And yet for those who could see, the Corfu stay should have given further pause for thought. Alexius had promised that the Byzantines would recognise the justice of his claim, that the gates of Constantinople would be flung wide to welcome him and then the Orthodox Church would bow to the supremacy of Rome. Nothing at Corfu presaged such an outcome. The citizens remained loyal to the ruling emperor, kept their gates shut and bombarded the Venetian fleet in the harbour, forcing it to withdraw. As for the religious schism, when the Orthodox archbishop of Corfu invited some of his Catholic brethren to lunch, he remarked that he could see no basis for Rome’s primacy over his church, other than the fact that it had been Roman soldiers who had crucified Christ.

*

 

Back in Rome, Innocent’s worst fears had been confirmed. He had now learned that, after sacking Zara, the crusaders were sailing for Constantinople. On 20 June he penned another blast: ‘Under threat of excommunication we have forbidden you to attempt to invade or violate the lands of Christians … and we warn you not to contravene this prohibition lightly.’ Expressing his utter revulsion at the possibility of redoubled sin, he summoned up the most distasteful metaphor at his command: ‘A penitent returning to his sin is regarded as a dog returning to its vomit.’ The letter makes quite clear whom Innocent held responsible for this state of affairs. Dandolo is likened to Pharaoh in Exodus, who ‘under a certain semblance of necessity and the veil of piety’ kept the
crusaders, as the children of Israel, in bondage. He is ‘a person hostile to our harvest’, a trifle of leaven ‘corrupting the whole mass’. Innocent commanded the crusader leaders to present the letter of excommunication to the Venetians, ‘so that they cannot find an excuse for their very sins’. At the same time he was wrestling with the tricky theological problem as to how the crusaders might consort with the excommunicated Venetians on the ships. His elliptically worded solution was startling: they might travel with them to the Holy Land, ‘where, seizing the opportunity, you might suppress their malice, insofar as it is expedient’. Decoded, it suggested that the unrepentant Venetians might justifiably be destroyed.

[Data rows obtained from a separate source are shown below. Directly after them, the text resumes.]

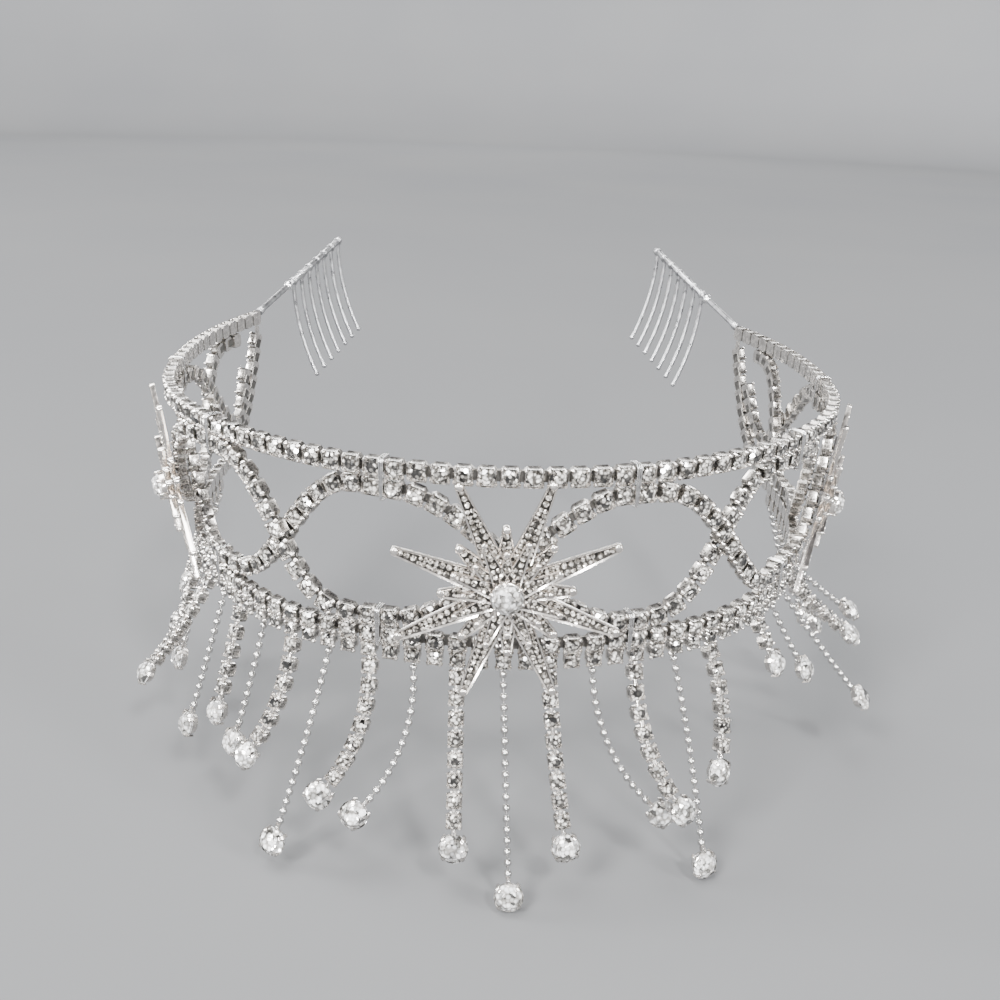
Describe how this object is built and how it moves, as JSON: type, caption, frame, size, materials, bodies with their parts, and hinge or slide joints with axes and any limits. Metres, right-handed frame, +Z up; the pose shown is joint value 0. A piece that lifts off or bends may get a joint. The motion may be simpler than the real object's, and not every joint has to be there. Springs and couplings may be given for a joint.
{
  "type": "rhinestone tiara",
  "caption": "Open bandeau tiara of silver-tone cup chain: two rails, crossing waves, star brooches, a fringe with stone drops and side combs.",
  "frame": {"origin": "centre of the hoop at the height of the bottom rail, where a head sits in it (mount head_seat)", "axes": "+Z up, the front faces -Y, +X to the right seen from the front"},
  "size_m": [0.1744, 0.1862, 0.1006],
  "materials": {
    "rail_chain": "polished silver plating, soldered cups with clear square-set rhinestones",
    "wave_chain": "polished silver plating, linked cups with clear rhinestones",
    "fringe_cups": "polished silver plating, small cups and a clear round drop",
    "ball_chain": "bright ball chain with a clear round drop",
    "wrap_wire": "bright thin wire",
    "star_metal": "cast silver plating with a raised rim and set with small clear stones",
    "clear_stone": "clear cut glass, foiled behind",
    "comb_wire": "plain wire with a bead of bright solder",
    "comb_steel": "plain grey steel wire"
  },
  "bodies": {
    "root": {"top_rail": "rail_chain", "bottom_rail": "rail_chain", "wave_strand_a": "wave_chain", "wave_strand_b": "wave_chain", "wire_wraps": "wrap_wire", "front_star": "star_metal", "left_star": "star_metal", "right_star": "star_metal", "front_star_boss": "star_metal", "left_star_boss": "star_metal", "right_star_boss": "star_metal", "front_star_stone": "clear_stone", "left_star_stone": "clear_stone", "right_star_stone": "clear_stone", "comb_wire_left": "comb_wire", "comb_wire_right": "comb_wire", "comb_left": "comb_steel", "comb_right": "comb_steel", "strand_left_30": "fringe_cups", "strand_left_28": "ball_chain", "strand_left_26": "fringe_cups", "strand_left_24": "ball_chain", "strand_left_22": "fringe_cups", "strand_left_20": "ball_chain", "strand_left_18": "fringe_cups", "strand_left_16": "ball_chain", "strand_left_14": "fringe_cups", "strand_left_12": "ball_chain", "strand_left_10": "fringe_cups", "strand_left_8": "ball_chain", "strand_left_6": "fringe_cups", "strand_left_4": "ball_chain", "strand_left_2": "fringe_cups", "strand_centre": "ball_chain", "strand_right_2": "fringe_cups", "strand_right_4": "ball_chain", "strand_right_6": "fringe_cups", "strand_right_8": "ball_chain", "strand_right_10": "fringe_cups", "strand_right_14": "fringe_cups", "strand_right_16": "ball_chain", "strand_right_18": "ball_chain", "strand_right_20": "fringe_cups", "strand_right_22": "ball_chain", "strand_right_24": "fringe_cups", "strand_right_26": "ball_chain", "strand_right_28": "fringe_cups", "strand_right_30": "ball_chain"}
  },
  "joints": []
}
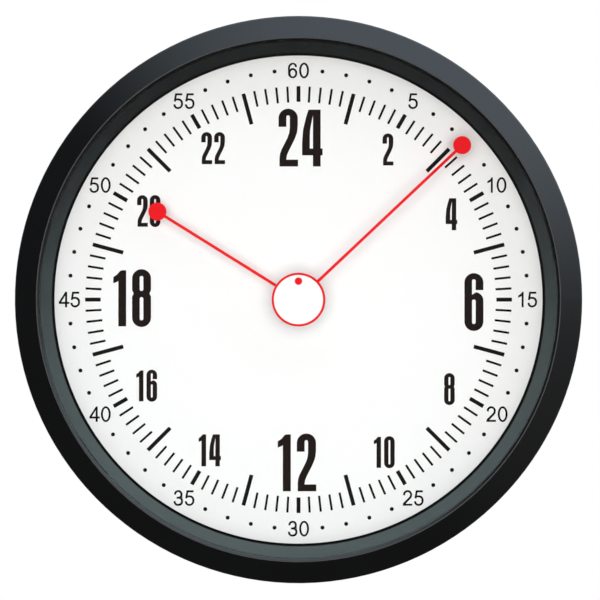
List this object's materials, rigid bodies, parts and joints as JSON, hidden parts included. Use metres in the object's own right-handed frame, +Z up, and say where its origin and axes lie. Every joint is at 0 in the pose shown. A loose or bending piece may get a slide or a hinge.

But everyone in the fleet, willingly or otherwise, was in this together, and it was far too late. With a fair wind, the fleet was making steady progress towards the Dardanelles even as Innocent set pen to paper. Four days later, on 24 June 1203, the crusaders were in the Bosphorus, looking up, astonished, at the impregnable walls of Constantinople. Events had drifted well beyond Innocent’s control. The following month he sorrowfully acknowledged as much: ‘For here the world ebbs and flows like the sea, and it is not easy for someone to avoid being driven hither and thither in the ebb and flow, or for him, who does not stay in the same place, to remain unmoved in it.’ The maritime image was telling.

At the Walls

 

 

 

JUNE–AUGUST 1203

 

Some time on 23 June 1203, the people of Constantinople gazed out from the sea walls to behold an extraordinary sight: an enormous Venetian fleet tacking up the Bosphorus from the west, carrying ten thousand Christian crusaders intent on replacing their emperor. Many were puzzled and stunned; almost all were unprepared. Among the audience of this maritime spectacle was an aristocratic chronicler of the Byzantine court, Niketas Choniates. As he prepared to recall the events about to unfold, Choniates was overcome by emotion. ‘Up to now, the course of my history has been smooth and it went along easily,’ he wrote of his narrative. ‘Now, to tell the truth, I hardly know how to describe what happened next.’

Choniates was scathing about the present emperor, Alexius III, who had deposed and blinded his own brother Isaac, and whose nephew was now coming to demand the throne. ‘A man who could not even lead sheep’ was perhaps his kindest verdict. The emperor was lazy, pleasure-seeking, complacent and intrinsically unwarlike – though he may also have been lulled by Innocent’s letters assuring him that aggressive action from the west was forbidden and would not happen. At any rate, preparations for such an eventuality were minimal. When urged to take precautions against the impending storm, ‘it was as though his advisors were talking to a corpse’. The Byzantine navy was almost non-existent – its admiral had sold off the anchors, sails and rigging. Reluctantly the emperor ‘began to repair the rotting and worm-eaten small vessels, barely twenty in number’. He preferred to put his
faith in the defensive strength of the city’s walls and his army. Constantinople occupied the best-fortified position in the medieval world; its thirteen-mile triangular site was guarded by sea on two fronts, the third by a formidable triple wall, which had remained unbreached in eight hundred years. As for forces, he commanded some thirty thousand men – three times the size of the crusader army – backed by the civilian resources of a substantial population.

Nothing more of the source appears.